A group of environmentally-aware Year 7-12 Daylesford College students known as the Green Team were the recipients of a highly prestigious Sustainable Communities – Tidy Towns ‘Gift Fund’ award.
The Gift Fund Awards (which include grants of $1,000 each) are awarded to promising new projects worthy of support and getting off the ground. The Green Team will put the grant towards the creation of a forest carbon sink, a natural reservoir that absorbs more carbon that it releases, lowering the concentration of CO2 from the atmosphere. The proposed carbon sink will be developed on three acres of unused land owned by the college. The intent is to rejuvenate the land with the creation of the carbon sink.
College Principal, Steve MacPhail, said, “Our students are passionate about climate change and creating a sustainable environment. The Green Team are at the forefront of this and they should be congratulated for their dedication and hard work. The carbon sink is our flag ship project at the moment and we are always looking for other ways in which we can contribute to a healthier more sustainable world.”
The DC Green Team grew out of the desire by students to voice their concerns about the environment and take action. Projects to date have included repair cafes, climate strikes, clean up/ litter wise days, attending Z Net Shire meetings and educating peers and the community.
The Sustainable Communities – Tidy Towns awards were announced at a virtual event in Beechworth on Saturday night.
A Keep Victoria Beautiful initiative, the awards recognise and celebrate grassroots initiatives and positive actions taken by individuals, community groups, educational institutions, businesses and councils in rural and regional Victoria.
These include programs and projects that change behaviours, protect the environment, reduce waste, preserve our heritage, increase social wellbeing, celebrate Indigenous culture and encourage strong leadership, especially among our youth.
All up, these actions and initiatives improve, empower and build resilience in local communities.
Commenting on this year’s awards, Keep Victoria Beautiful Tidy Town spokesperson, Dick Gross (who is also councillor for Port Phillip Council) said he was impressed by the calibre of entries and significant uptick in submissions from across all parts of the state.
“Clearly the awards have acted as an antidote to the pandemic and provided our rural and regional communities with a sense of purpose and something to strive towards in what has been an extremely difficult year.
“Each year over 20,000 Victorians across our state are positively impacted and involved in the awards in some way. These include all the spectacular project volunteers, town committees and councils as well as the locals who live in these towns.
“Ultimately, the awards don’t just promote the remarkable projects happening across rural and regional Victoria, they also help promote tourism in these amazing communities.”
The Sustainable Communities – Tidy Towns Awards have been going since 1983. Over the years they have gradually moved beyond simply rewarding towns for their tidiness and instead are focussed on recognising and celebrating positive actions taken by communities and individuals.

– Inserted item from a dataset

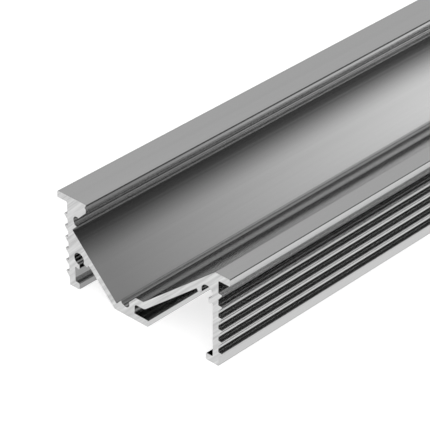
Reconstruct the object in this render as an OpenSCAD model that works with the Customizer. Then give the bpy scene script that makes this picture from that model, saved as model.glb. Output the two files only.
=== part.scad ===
// Extruded LED strip profile for a plastered-in light line.
// One aluminium section of constant shape, 1 m long: a 45 degree seat for the
// strip, bead grooves for a snap-in diffuser, a sloped reflector face, two
// toothed side walls, two flanges for the board and two screw channels.
// The section is drawn with X across and Y as height, then laid along Y.

/* [Overall] */
// Length of the piece of stock
length = 1000; // [100:10:3000]
// Width over both flanges
width = 44; // [42:0.5:60]
// Height from the feet to the top of the flanges
height = 20; // [19:0.5:26]

/* [Flanges and walls] */
// Thickness of both flanges
flange_t = 1.45; // [1:0.05:2]
// How far the left flange stands out from its wall
flange_reach_left = 2.55; // [1.5:0.05:6]
// How far the right flange stands out from its wall
flange_reach_right = 2.8; // [1.5:0.05:6]
// Width of the flat top of the right flange
flange_top_right = 3.6; // [2.9:0.05:5]
// Thickness of the left wall
wall_left = 1.6; // [1.2:0.05:2]
// Thickness of the right wall
wall_right = 1.4; // [1:0.05:2]
// Thickness of the two feet
foot_t = 1.5; // [1:0.05:2]
// How far the left foot stands in from its wall
foot_reach_left = 1.05; // [0.5:0.05:2]
// How far the right foot stands in from its wall
foot_reach_right = 1.7; // [0.5:0.05:3]
// Radius of the flanges' outer corners
flange_round = 0.25; // [0.05:0.05:0.5]
// Radius of the inside corners under the flanges and on the feet
root_round = 0.25; // [0.05:0.05:0.4]

/* [Strip seat] */
// Width of the flat seat for the LED strip
seat_w = 16.1; // [14:0.1:17]
// Angle of the seat below the horizontal
seat_tilt = 45; // [42:1:46]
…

Keep Victoria Beautiful (KVB) has a rich history in community reward and recognition and is best known for its long-standing Sustainable Communities-Tidy Town and Sustainable Cities awards. It also delivers the Stationeers Program which encourages beautification of railway stations which is done in partnership with Metro, Vic Track, PTV and V/Line. Additionally, it works with VicRoads with the Adopt a Roadside program.